Data lines.
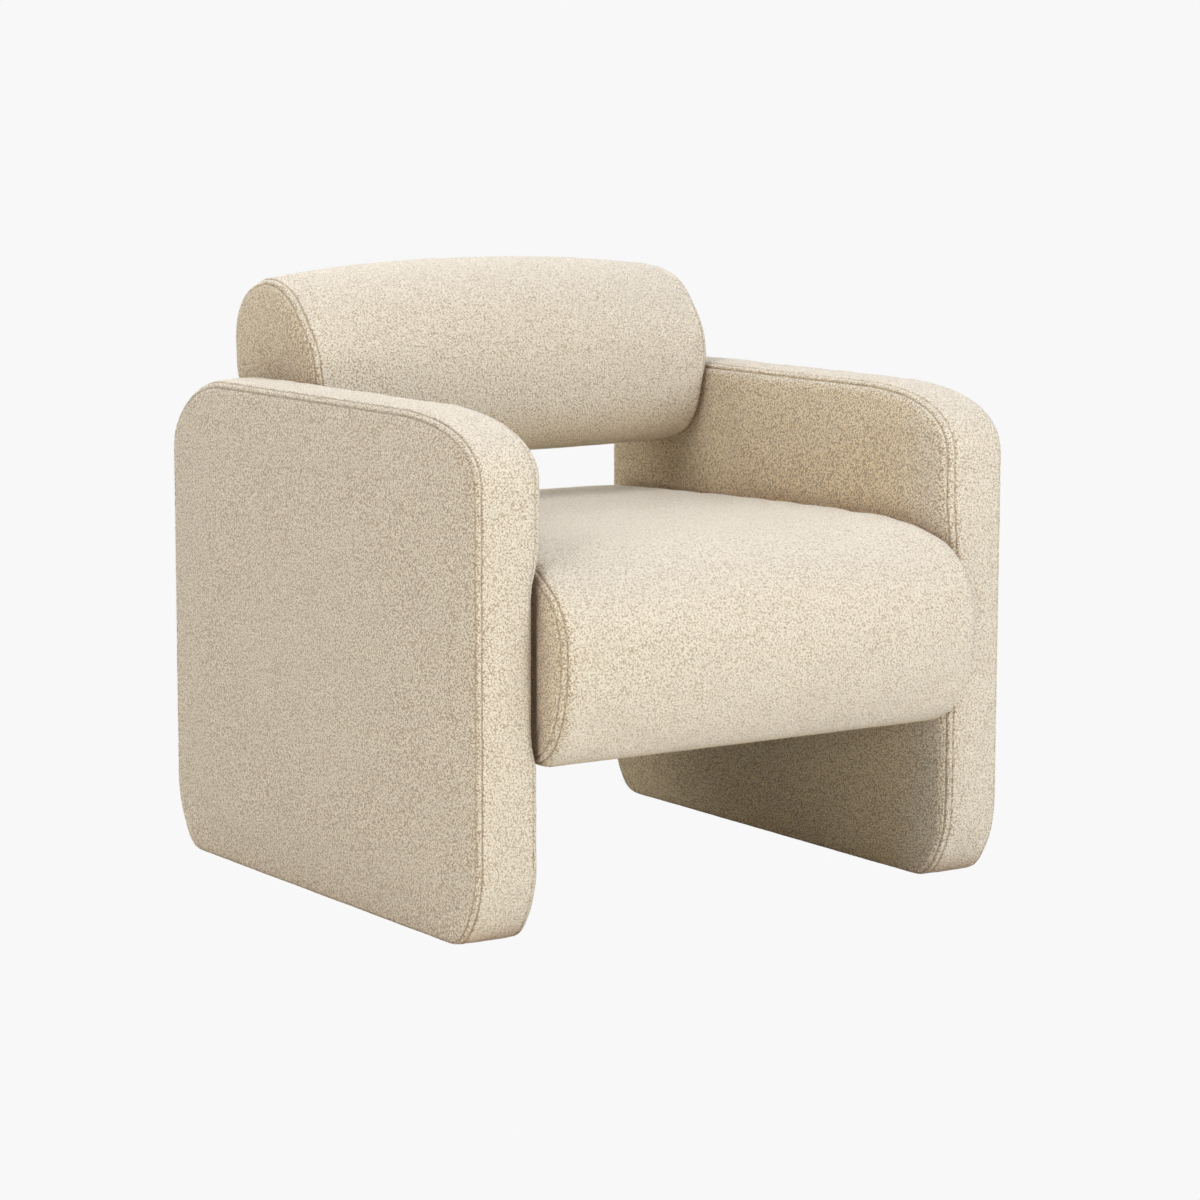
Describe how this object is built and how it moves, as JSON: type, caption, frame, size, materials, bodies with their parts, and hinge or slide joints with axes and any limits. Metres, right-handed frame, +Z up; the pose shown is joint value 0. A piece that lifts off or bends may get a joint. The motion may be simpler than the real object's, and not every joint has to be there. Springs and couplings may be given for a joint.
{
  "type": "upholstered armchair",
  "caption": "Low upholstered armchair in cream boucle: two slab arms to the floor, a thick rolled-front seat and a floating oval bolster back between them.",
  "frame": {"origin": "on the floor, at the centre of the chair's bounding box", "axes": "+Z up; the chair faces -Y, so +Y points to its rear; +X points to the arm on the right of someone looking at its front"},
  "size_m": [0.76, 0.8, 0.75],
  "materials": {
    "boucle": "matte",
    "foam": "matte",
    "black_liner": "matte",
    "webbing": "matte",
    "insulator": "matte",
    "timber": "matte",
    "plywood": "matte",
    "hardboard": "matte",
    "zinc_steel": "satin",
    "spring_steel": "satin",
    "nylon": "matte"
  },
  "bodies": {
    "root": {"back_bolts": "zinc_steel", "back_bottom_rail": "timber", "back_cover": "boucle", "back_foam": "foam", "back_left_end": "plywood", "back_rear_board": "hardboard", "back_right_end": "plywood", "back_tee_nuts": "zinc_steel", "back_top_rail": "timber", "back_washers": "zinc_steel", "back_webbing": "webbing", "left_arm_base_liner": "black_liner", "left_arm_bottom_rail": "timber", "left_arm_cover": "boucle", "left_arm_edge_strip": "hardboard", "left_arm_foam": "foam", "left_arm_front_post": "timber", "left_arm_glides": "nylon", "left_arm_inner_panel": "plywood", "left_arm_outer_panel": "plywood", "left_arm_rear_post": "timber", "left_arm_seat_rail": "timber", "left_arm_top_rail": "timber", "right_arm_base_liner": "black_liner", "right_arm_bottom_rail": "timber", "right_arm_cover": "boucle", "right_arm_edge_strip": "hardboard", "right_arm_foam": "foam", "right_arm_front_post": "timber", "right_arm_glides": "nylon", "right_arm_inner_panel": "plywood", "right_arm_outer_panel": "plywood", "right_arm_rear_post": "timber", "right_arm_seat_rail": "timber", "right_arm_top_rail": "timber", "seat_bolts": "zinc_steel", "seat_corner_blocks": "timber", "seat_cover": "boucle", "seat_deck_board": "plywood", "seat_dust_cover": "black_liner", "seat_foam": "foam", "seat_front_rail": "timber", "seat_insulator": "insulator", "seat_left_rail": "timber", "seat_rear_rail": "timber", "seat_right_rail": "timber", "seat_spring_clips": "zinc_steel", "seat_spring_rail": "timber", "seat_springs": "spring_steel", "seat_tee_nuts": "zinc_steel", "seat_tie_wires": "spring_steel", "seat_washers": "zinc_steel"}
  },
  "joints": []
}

Work to complete. Word for word, quote all of the data above.

Solved problem.
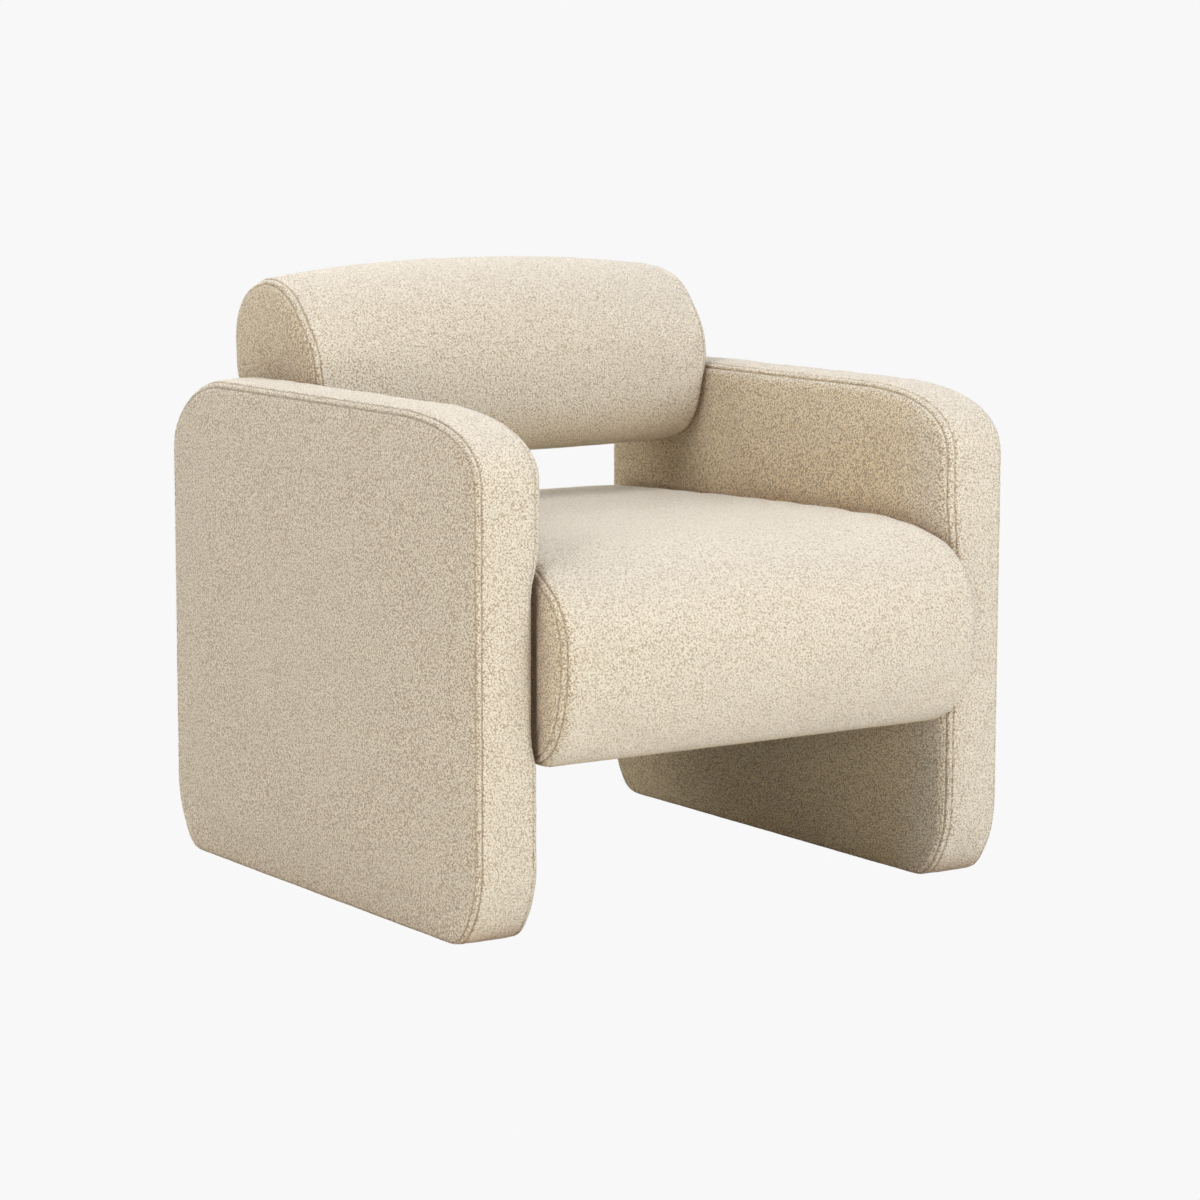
Describe how this object is built and how it moves, as JSON: type, caption, frame, size, materials, bodies with their parts, and hinge or slide joints with axes and any limits. Metres, right-handed frame, +Z up; the pose shown is joint value 0. A piece that lifts off or bends may get a joint. The motion may be simpler than the real object's, and not every joint has to be there. Springs and couplings may be given for a joint.
{
  "type": "upholstered armchair",
  "caption": "Low upholstered armchair in cream boucle: two slab arms to the floor, a thick rolled-front seat and a floating oval bolster back between them.",
  "frame": {"origin": "on the floor, at the centre of the chair's bounding box", "axes": "+Z up; the chair faces -Y, so +Y points to its rear; +X points to the arm on the right of someone looking at its front"},
  "size_m": [0.76, 0.8, 0.75],
  "materials": {
    "boucle": "matte",
    "foam": "matte",
    "black_liner": "matte",
    "webbing": "matte",
    "insulator": "matte",
    "timber": "matte",
    "plywood": "matte",
    "hardboard": "matte",
    "zinc_steel": "satin",
    "spring_steel": "satin",
    "nylon": "matte"
  },
  "bodies": {
    "root": {"back_bolts": "zinc_steel", "back_bottom_rail": "timber", "back_cover": "boucle", "back_foam": "foam", "back_left_end": "plywood", "back_rear_board": "hardboard", "back_right_end": "plywood", "back_tee_nuts": "zinc_steel", "back_top_rail": "timber", "back_washers": "zinc_steel", "back_webbing": "webbing", "left_arm_base_liner": "black_liner", "left_arm_bottom_rail": "timber", "left_arm_cover": "boucle", "left_arm_edge_strip": "hardboard", "left_arm_foam": "foam", "left_arm_front_post": "timber", "left_arm_glides": "nylon", "left_arm_inner_panel": "plywood", "left_arm_outer_panel": "plywood", "left_arm_rear_post": "timber", "left_arm_seat_rail": "timber", "left_arm_top_rail": "timber", "right_arm_base_liner": "black_liner", "right_arm_bottom_rail": "timber", "right_arm_cover": "boucle", "right_arm_edge_strip": "hardboard", "right_arm_foam": "foam", "right_arm_front_post": "timber", "right_arm_glides": "nylon", "right_arm_inner_panel": "plywood", "right_arm_outer_panel": "plywood", "right_arm_rear_post": "timber", "right_arm_seat_rail": "timber", "right_arm_top_rail": "timber", "seat_bolts": "zinc_steel", "seat_corner_blocks": "timber", "seat_cover": "boucle", "seat_deck_board": "plywood", "seat_dust_cover": "black_liner", "seat_foam": "foam", "seat_front_rail": "timber", "seat_insulator": "insulator", "seat_left_rail": "timber", "seat_rear_rail": "timber", "seat_right_rail": "timber", "seat_spring_clips": "zinc_steel", "seat_spring_rail": "timber", "seat_springs": "spring_steel", "seat_tee_nuts": "zinc_steel", "seat_tie_wires": "spring_steel", "seat_washers": "zinc_steel"}
  },
  "joints": []
}